03/06/2017
Pistachio and Blueberry Friands with Sour Cream Frosting
Little pistachio cakes frosted with sour cream and dotted with blueberries.
Makes:
12
Prep Time: 20 minutes
Cooking Time: 25 minutes
Ingredients
- 150g self-raising flour
- 120g ground pistachios
- 220g caster sugar
- 350g sour cream
- 2 eggs
- 125g soft icing sugar
- extra ground pistachios, for garnish
- 200g fresh blueberries
Method
- Combine flour, pistachios and caster sugar together. Make a well in the centre and mix in 300g sour cream and eggs. Spoon into 24 buttered friand pans, dot with half the blueberries and bake at 180°C for 20-25 minutes until golden. Turn out and cool on a wire rack.
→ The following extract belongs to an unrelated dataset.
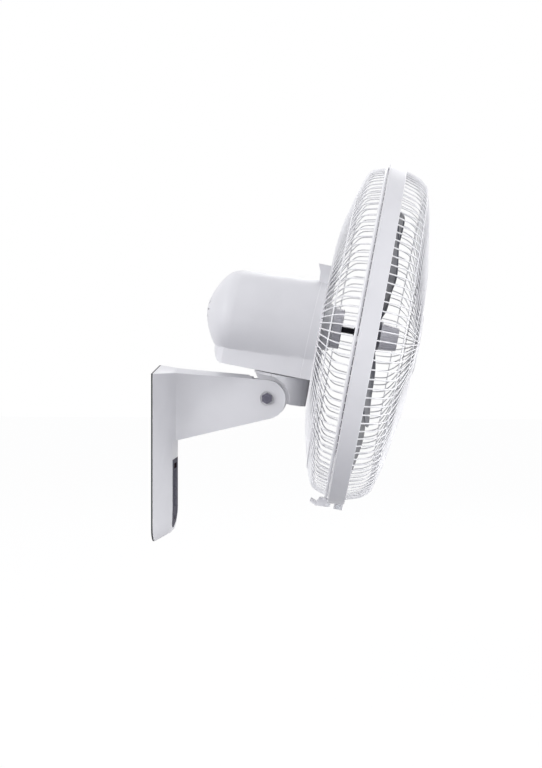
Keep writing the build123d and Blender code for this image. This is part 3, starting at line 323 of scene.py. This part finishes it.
def round_wire(bm, path, radius, sides=6):
    """A round wire along a path in the XZ plane: a circle carried from corner to corner."""
    points = [Vector((u, 0.0, r)) for u, r in path]
    circle = bmesh.ops.create_circle(bm, segments=sides, radius=radius, cap_ends=True)["verts"]
    heading = (points[1] - points[0]).normalized()
    turn = heading.to_track_quat("Z", "Y").to_matrix()
    bmesh.ops.rotate(bm, verts=circle, cent=ORIGIN, matrix=turn)
    bmesh.ops.translate(bm, verts=circle, vec=points[0])
    ring = edges_at(circle)
    for i, (here, there) in enumerate(zip(points, points[1:])):
        grown = bmesh.ops.extrude_edge_only(bm, edges=ring)["geom"]
        verts = [g for g in grown if isinstance(g, bmesh.types.BMVert)]
        ring = [g for g in grown if isinstance(g, bmesh.types.BMEdge) and all(v in verts for v in g.verts)]
        bmesh.ops.translate(bm, verts=verts, vec=there - here)
        heading = (there - here).normalized()
        if i + 2 < len(points):
            following = (points[i + 2] - there).normalized()
            bend = heading.rotation_difference(following).to_matrix()
            bmesh.ops.rotate(bm, verts=verts, cent=there, matrix=bend)
    bmesh.ops.contextual_create(bm, geom=ring)


def hoop(bm, u, radius, thick, steps=120, sides=8):
    """A round hoop about the fan's axis."""
    circle = bmesh.ops.create_circle(bm, segments=sides, radius=thick)["verts"]
    upright = Matrix.Rotation(math.radians(90), 3, "X")
    bmesh.ops.rotate(bm, verts=circle, cent=ORIGIN, matrix=upright)
    bmesh.ops.translate(bm, verts=circle, vec=(u, 0, radius))
    bmesh.ops.spin(bm, geom=circle + edges_at(circle), cent=ORIGIN, axis=FAN_AXIS, angle=math.tau,
                   steps=steps, use_merge=True)


def spun(bm, outline, steps=96):
    """A closed (along, radius) outline turned right round the fan's axis."""
    verts = [bm.verts.new((u, 0.0, r)) for u, r in outline]
    edges = [bm.edges.new(pair) for pair in zip(verts, verts[1:] + verts[:1])]
    bmesh.ops.spin(bm, geom=verts + edges, cent=ORIGIN, axis=FAN_AXIS, angle=math.tau,
                   steps=steps, use_merge=True)


def cage_half(name, path, hoops, plate, node):
    """One half of the cage: bent wires set round the axis, with the hoops and plate they are welded to."""
    bm = bmesh.new()
    round_wire(bm, eased_corners(path, WIRE_BEND), WIRE_R)
    wire = list(bm.verts) + list(bm.edges) + list(bm.faces)
    step = math.tau / WIRES
    half_step = Matrix.Rotation(step / 2, 3, "X")
    bmesh.ops.rotate(bm, verts=bm.verts, cent=ORIGIN, matrix=half_step)
    bmesh.ops.spin(bm, geom=wire, cent=ORIGIN, axis=FAN_AXIS, angle=step * (WIRES - 1),
                   steps=WIRES - 1, use_duplicate=True)
    for u, radius, thick in hoops:
        hoop(bm, u, radius, thick)
    spun(bm, plate)
    bmesh.ops.remove_doubles(bm, verts=bm.verts, dist=CAGE_MERGE_MM)
    bmesh.ops.recalc_face_normals(bm, faces=bm.faces)
    order_faces(bm)
    bm.transform(HEAD @ Matrix.Diagonal((MM, MM, MM, 1.0)))
    mesh = bpy.data.meshes.new(name)
    bm.to_mesh(mesh)
    bm.free()
    dressed(name, mesh, CAGE_SHARP, "head", "guard_white", node)


def rounded(node, body, slot_name, width_mm):
    """A merged copy of a CAD node whose outer corners are rounded off, with flats that stay flat."""
    mesh = nodes[node].data.copy()
    mesh.name = node + "_finished"
    mesh.materials.clear()
    bm = bmesh.new()
    bm.from_mesh(mesh)
    bmesh.ops.remove_doubles(bm, verts=bm.verts, dist=CAD_MERGE_MM * MM)
    bmesh.ops.dissolve_limit(bm, angle_limit=math.radians(CAD_FLAT), verts=bm.verts, edges=bm.edges)
    limit = math.radians(CAD_SHARP)
    smallest = (2 * width_mm * MM) ** 2
    corners = [e for e in bm.edges if e.is_manifold and e.calc_face_angle_signed() > limit
               and min(f.calc_area() for f in e.link_faces) > smallest]
    bmesh.ops.bevel(bm, geom=corners, offset=width_mm * MM, offset_type="OFFSET", segments=2,
                    profile=0.5, affect="EDGES", material=-1, clamp_overlap=True)
    bm.to_mesh(mesh)
    bm.free()
    piece = dressed(node + "_finished", mesh, CAD_SHARP, body, slot_name, node)
    weighted = piece.modifiers.new("flat_faces", "WEIGHTED_NORMAL")
    weighted.keep_sharp = True


# ---------------------------------------------------------------- pieces
cage_half("rear_cage", REAR_PATH, REAR_HOOPS, REAR_PLATE, "rear_guard")
cage_half("front_cage", FRONT_PATH, FRONT_HOOPS, FRONT_RING, "front_guard")

rounded("bracket_body", "bracket", "abs_white", 0.9)
rounded("neck_block", "neck", "abs_white", 0.8)
rounded("motor_housing", "head", "abs_white", 0.6)
rounded("front_cover", "head", "abs_white", 0.7)
rounded("guard_ring", "head", "abs_white", 0.4)
rounded("guard_badge", "head", "abs_white", 0.3)
rounded("guard_clip", "guard_clip", "abs_white", 0.4)
rounded("guard_nut", "head", "nut_grey", 0.4)
rounded("fan_blade", "rotor", "blade_dark", 0.4)
rounded("spinner", "rotor", "spinner_grey", 0.5)
rounded("control_panel", "bracket", "panel_dark", 0.3)
for i in range(1, 5):
    rounded(f"control_button_{i}", f"control_button_{i}", "button_grey", 0.4)

# ---------------------------------------------------------------- CAD nodes that stay get their finish
slots = {p["node"]: p["material_slot"] for p in frame["record"]["subparts"]}
for node_name, node in nodes.items():
    material = nut_steel if node_name in ("pivot_nut", "pivot_bolt") else FINISH[slots[node_name]]
    for place_in_list in node.material_slots:
        place_in_list.material = material

# ---------------------------------------------------------------- floor, light and camera
FLOOR_DROP = 0.25            # the floor lies this far under the fan
FLOOR_HALF = 6.0
FLOOR_MIDDLE_X = 0.3
SHADOW_SHARE = 0.08          # how much of the paper's white gives way to the fan's shadow

LENS_MM = 56.69
SENSOR_MM = 36.0
SHIFT_UP = -0.0625
NEAREST = 0.05
EYE = (0.2668, -1.604, 0.150)
YAW = 4.2                    # degrees, turned a little towards the wall


def seen_rays(tree):
    """1 for what the camera sees straight, in a reflection or through glass; 0 for light that falls."""
    path = add(tree, "LightPath")
    mirrored = add(tree, "Math", {"operation": "MAXIMUM"},
                   i0=(path, "Is Camera Ray"), i1=(path, "Is Glossy Ray"))
    return add(tree, "Math", {"operation": "MAXIMUM"},
               i0=(mirrored, "Value"), i1=(path, "Is Transmission Ray"))


bm = bmesh.new()
bmesh.ops.create_grid(bm, x_segments=1, y_segments=1, size=FLOOR_HALF)
bmesh.ops.translate(bm, verts=bm.verts, vec=(FLOOR_MIDDLE_X, 0.0, cad_box[0].z - FLOOR_DROP))
floor_mesh = bpy.data.meshes.new("floor")
bm.to_mesh(floor_mesh)
bm.free()
floor = bpy.data.objects.new("floor", floor_mesh)
scene.collection.objects.link(floor)
# Seamless white paper: it glows white to the eye, keeps a faint shadow and throws little light back up.
paper = bpy.data.materials.new("seamless_white_paper")
paper.use_nodes = True
tree = paper.node_tree
tree.nodes.clear()
bounce = add(tree, "BsdfDiffuse", Color=linear("#8c8c92"))
white = add(tree, "Emission", Color=linear("#ffffff"), Strength=1.0)
shaded = add(tree, "BsdfDiffuse", Color=linear("#ffffff"))
sheet = add(tree, "MixShader", i0=SHADOW_SHARE, i1=(white, "Emission"), i2=(shaded, "BSDF"))
mixed = add(tree, "MixShader", i0=(seen_rays(tree), "Value"), i1=(bounce, "BSDF"), i2=(sheet, "Shader"))
add(tree, "OutputMaterial", Surface=(mixed, "Shader"))
floor.data.materials.append(paper)

# Soft studio room: even above, dimmer below, plain white where the camera looks past the fan.
world = bpy.data.worlds.new("soft_studio")
scene.world = world
world.use_nodes = True
tree = world.node_tree
tree.nodes.clear()
direction = add(tree, "TexCoord")
axes = add(tree, "SeparateXYZ", Vector=(direction, "Generated"))
height = add(tree, "MapRange", i0=(axes, "Z"), i1=-1.0, i2=1.0, i3=0.0, i4=1.0)
tone = ramp(tree, (height, "Result"), [(0.0, "#85858a"), (0.5, "#e8e8ec")])
room = add(tree, "Background", Color=(tone, "Color"), Strength=1.0)
backdrop = add(tree, "Background", Color=linear("#ffffff"), Strength=1.0)
blend = add(tree, "MixShader", i0=(seen_rays(tree), "Value"),
            i1=(room, "Background"), i2=(backdrop, "Background"))
add(tree, "OutputWorld", Surface=(blend, "Shader"))


def lamp(name, spot, target, size, watts, spread=180.0):
    """A square soft box aimed at a point; spread is how wide its grid lets the light fan out, in degrees."""
    light = bpy.data.lights.new(name, "AREA")
    light.shape = "SQUARE"
    light.size = size
    light.energy = watts
    light.spread = math.radians(spread)
    thing = bpy.data.objects.new(name, light)
    scene.collection.objects.link(thing)
    thing.location = spot
    thing.rotation_euler = (Vector(target) - Vector(spot)).to_track_quat("-Z", "Y").to_euler()


lamp("bracket_box", spot=(1.2, -0.7, 0.0), target=(0.02, -0.04, 0.0), size=0.5, watts=1.1, spread=70.0)
lamp("front_box", spot=(1.5, -1.0, 0.5), target=(0.1, -0.1, 0.1), size=1.0, watts=1.0)
lamp("arm_box", spot=(0.0, -1.3, -0.2), target=(0.06, -0.04, 0.01), size=0.4, watts=0.045, spread=20.0)
lamp("rear_box", spot=(-1.1, -1.0, 0.45), target=(0.15, 0.0, 0.15), size=1.0, watts=9.5)
lamp("back_box", spot=(0.6, 1.5, 1.2), target=(0.2, 0.0, 0.15), size=1.2, watts=8.0)

camera_data = bpy.data.cameras.new("camera")
camera_data.lens = LENS_MM
camera_data.sensor_width = SENSOR_MM
camera_data.shift_y = SHIFT_UP
camera_data.clip_start = NEAREST
camera = bpy.data.objects.new("camera", camera_data)
scene.collection.objects.link(camera)
camera.location = EYE
camera.rotation_euler = (math.radians(90), 0.0, math.radians(YAW))
scene.camera = camera
scene.view_settings.view_transform = "Standard"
- Whisk remaining 50g sour cream together with icing sugar until thickened to make a frosting. Ice cooled friands with frosting, sprinkle with extra pistachios and garnish with remaining blueberries.
- VARIATION – BLUEBERRY PISTACHIO CAKE The mixture also makes 1 x 20cm cake – bake at 180°C for 40-45 minutes.
Tips
- Substitute ground pistachios with ground almonds, hazelnuts, pecans, desiccated coconut or a mixture. Blueberries can be replaced with raspberries, blackberries or strawberries.
- STYLING Garnish with ground pistachios and one blueberry in the centre of the icing before it fully sets.